→ Given data:
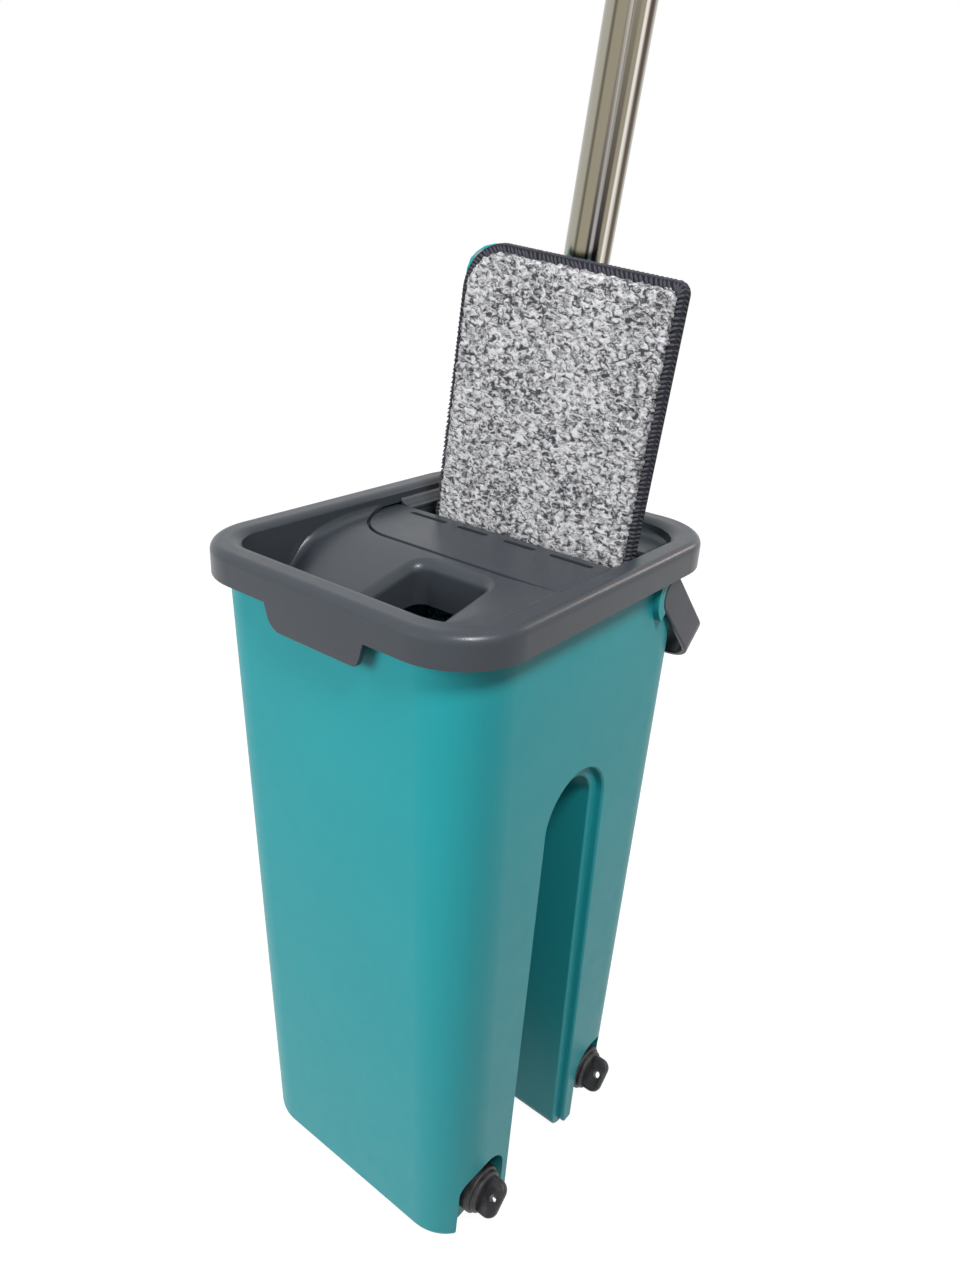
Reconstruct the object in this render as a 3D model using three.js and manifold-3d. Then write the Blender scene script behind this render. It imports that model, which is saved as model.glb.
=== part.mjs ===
// A flat mop standing in its self-wringing bucket: a tall two-legged bucket with a slotted lid, and a
// telescopic mop whose flat head hangs half-way down the slot. Millimetres, +Z up.
// The bucket's front, the face with the arch that the near leg and the far leg share, looks along -Y.

import * as THREE from "three";
import { mergeVertices } from "three/addons/utils/BufferGeometryUtils.js";
import Module from "manifold-3d";

// Driving dimensions, in millimetres and degrees

const fit = {
  gap: 0.3, // between pieces that touch
  running: 0.5, // between pieces that move past each other
  overrun: 2, // how far a cutting shape passes the face it cuts
  skim: 0.05, // the same where the cutting shape follows the face
};

const shell = {
  height: 376.2, // top edge of the wall, inside the lid's rim
  footHalfWidth: 80, // outside, at the floor
  footHalfDepth: 77.8,
  topHalfWidth: 96.1, // outside, at the top edge
  topHalfDepth: 80.1,
  cornerRadius: 27.5,
  wall: 2.5,
  footEdge: 5, // rounding of the feet's lower edges
  beadHeight: 2, // of the small bead just under the lid's rim
  beadProud: 1.6,
};

const arch = {
  centreX: -2.2,
  footHalfWidth: 29.9,
  shoulderHalfWidth: 25.2,
  crown: 278.6,
  edge: 7, // rounding where the arch meets the front and back faces
  footFlare: 8, // rounding of the legs' inner lower edges
};

const recess = {
  radius: 21.2, // half its width, and the radius of its round top
  apex: 50.4,
  depth: 12,
};

const plug = {
  centreHeight: 27.5,
  flangeRadius: 13.5,
  flangeThickness: 4,
  hubRadius: 12.2,
  hubThickness: 7.5,
  stemRadius: 9,
  stemLength: 9,
  tabWidth: 15,
  tabLength: 11,
  tabThickness: 4.6,
  tabTilt: 30, // degrees from level
  tabHoleRadius: 1.9,
};

const rim = {
  aboveShell: 3.8, // its top over the shell's edge
  height: 15,
  halfWidth: 102.9,
  halfDepth: 87.7,
  cornerRadius: 35,
  topEdge: 7,
  skirt: 2.5, // thickness of the skirt outside the shell
  crust: 3.5, // thickness of the rim's top
  width: 14.6, // from the outside to the tray's edge
  trayEdge: 3, // rounding of the tray's edge
};

const apron = {
  topHalfLength: 29,
  bottomHalfLength: 21,
  drop: 13.5,
  corner: 5,
  topLap: 4.5, // how far it reaches up into the rim's skirt
};

const tray = {
  drop: 8.6, // from the rim's top to the flat part, flush with the scraper panel
  floorThickness: 2.5,
  wall: 2.5,
  fallStartX: -18, // where the floor begins to fall away to the left
  fallLength: 30,
  frontFall: 14,
  frontRise: 34, // the length over which the floor comes up again towards the front rim
  backFall: 26,
  deepenStartY: 5, // where the pocket gets deeper towards the back
  deepenLength: 50,
  rampStartY: -65.5, // where the floor starts to climb onto the front rim
  rampRise: 7,
  rampLength: 9.7,
  frontCornerRadius: 27,
};

const pour = {
  rightX: -25,
  leftX: -66,
  backY: 8,
  frontY: -36,
  cornerRadius: 12,
  collarDepth: 17,
  collarWall: 2.2,
};

const slot = {
  leftX: 14,
  ledge: 0.5, // between the slot and the tray's walls, at the right and the back
  frontY: -69.5,
  cornerRadius: 5,
  collarWall: 2.2,
  collarDepth: 27.4, // below the tray's level
};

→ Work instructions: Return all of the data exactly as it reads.

→ Solution:
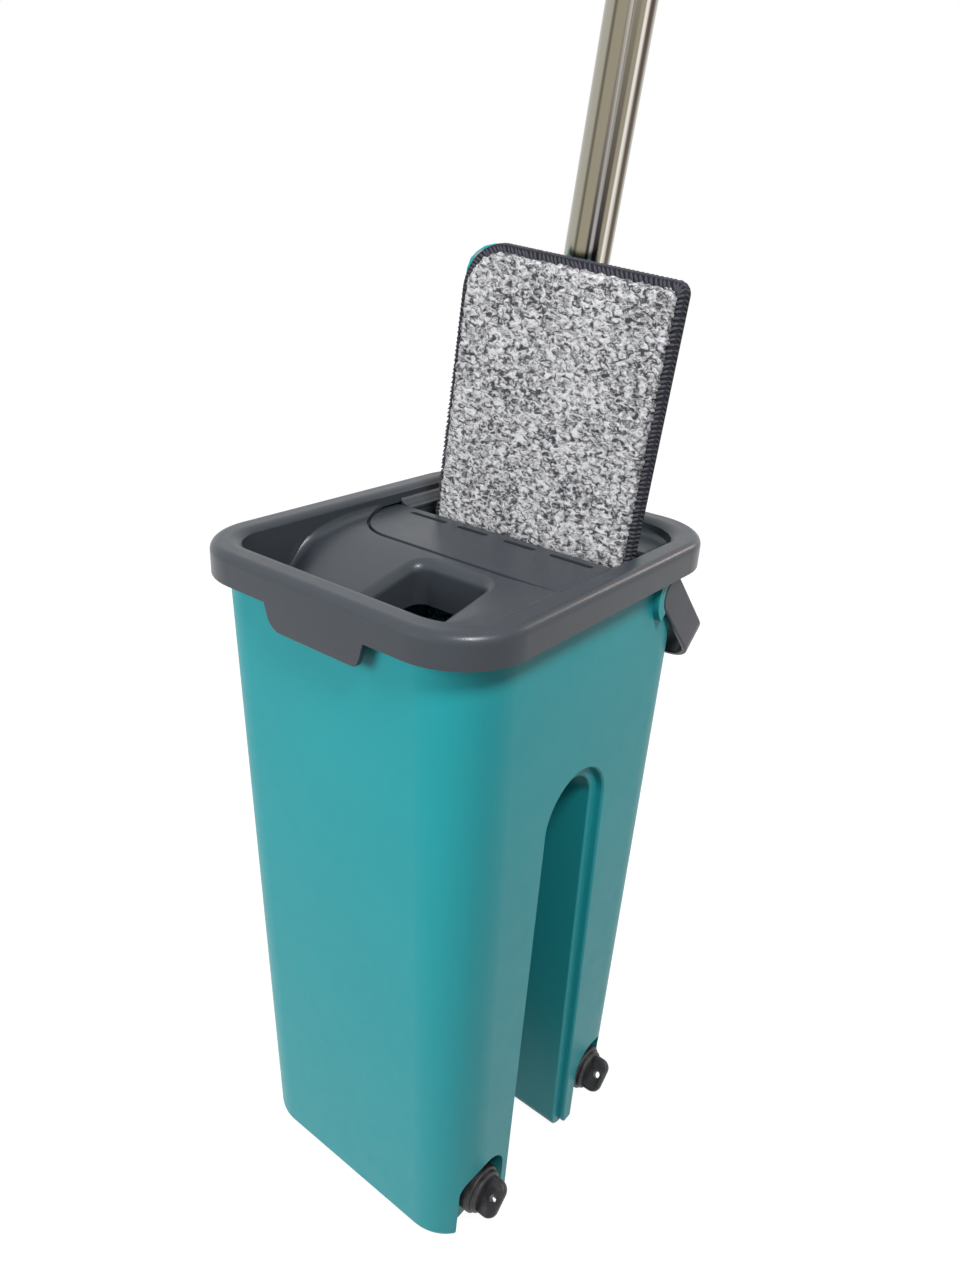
Reconstruct the object in this render as a 3D model using three.js and manifold-3d. Then write the Blender scene script behind this render. It imports that model, which is saved as model.glb.
=== part.mjs ===
// A flat mop standing in its self-wringing bucket: a tall two-legged bucket with a slotted lid, and a
// telescopic mop whose flat head hangs half-way down the slot. Millimetres, +Z up.
// The bucket's front, the face with the arch that the near leg and the far leg share, looks along -Y.

import * as THREE from "three";
import { mergeVertices } from "three/addons/utils/BufferGeometryUtils.js";
import Module from "manifold-3d";

// Driving dimensions, in millimetres and degrees

const fit = {
  gap: 0.3, // between pieces that touch
  running: 0.5, // between pieces that move past each other
  overrun: 2, // how far a cutting shape passes the face it cuts
  skim: 0.05, // the same where the cutting shape follows the face
};

const shell = {
  height: 376.2, // top edge of the wall, inside the lid's rim
  footHalfWidth: 80, // outside, at the floor
  footHalfDepth: 77.8,
  topHalfWidth: 96.1, // outside, at the top edge
  topHalfDepth: 80.1,
  cornerRadius: 27.5,
  wall: 2.5,
  footEdge: 5, // rounding of the feet's lower edges
  beadHeight: 2, // of the small bead just under the lid's rim
  beadProud: 1.6,
};

const arch = {
  centreX: -2.2,
  footHalfWidth: 29.9,
  shoulderHalfWidth: 25.2,
  crown: 278.6,
  edge: 7, // rounding where the arch meets the front and back faces
  footFlare: 8, // rounding of the legs' inner lower edges
};

const recess = {
  radius: 21.2, // half its width, and the radius of its round top
  apex: 50.4,
  depth: 12,
};

const plug = {
  centreHeight: 27.5,
  flangeRadius: 13.5,
  flangeThickness: 4,
  hubRadius: 12.2,
  hubThickness: 7.5,
  stemRadius: 9,
  stemLength: 9,
  tabWidth: 15,
  tabLength: 11,
  tabThickness: 4.6,
  tabTilt: 30, // degrees from level
  tabHoleRadius: 1.9,
};

const rim = {
  aboveShell: 3.8, // its top over the shell's edge
  height: 15,
  halfWidth: 102.9,
  halfDepth: 87.7,
  cornerRadius: 35,
  topEdge: 7,
  skirt: 2.5, // thickness of the skirt outside the shell
  crust: 3.5, // thickness of the rim's top
  width: 14.6, // from the outside to the tray's edge
  trayEdge: 3, // rounding of the tray's edge
};

const apron = {
  topHalfLength: 29,
  bottomHalfLength: 21,
  drop: 13.5,
  corner: 5,
  topLap: 4.5, // how far it reaches up into the rim's skirt
};

const tray = {
  drop: 8.6, // from the rim's top to the flat part, flush with the scraper panel
  floorThickness: 2.5,
  wall: 2.5,
  fallStartX: -18, // where the floor begins to fall away to the left
  fallLength: 30,
  frontFall: 14,
  frontRise: 34, // the length over which the floor comes up again towards the front rim
  backFall: 26,
  deepenStartY: 5, // where the pocket gets deeper towards the back
  deepenLength: 50,
  rampStartY: -65.5, // where the floor starts to climb onto the front rim
  rampRise: 7,
  rampLength: 9.7,
  frontCornerRadius: 27,
};

const pour = {
  rightX: -25,
  leftX: -66,
  backY: 8,
  frontY: -36,
  cornerRadius: 12,
  collarDepth: 17,
  collarWall: 2.2,
};

const slot = {
  leftX: 14,
  ledge: 0.5, // between the slot and the tray's walls, at the right and the back
  frontY: -69.5,
  cornerRadius: 5,
  collarWall: 2.2,
  collarDepth: 27.4, // below the tray's level
};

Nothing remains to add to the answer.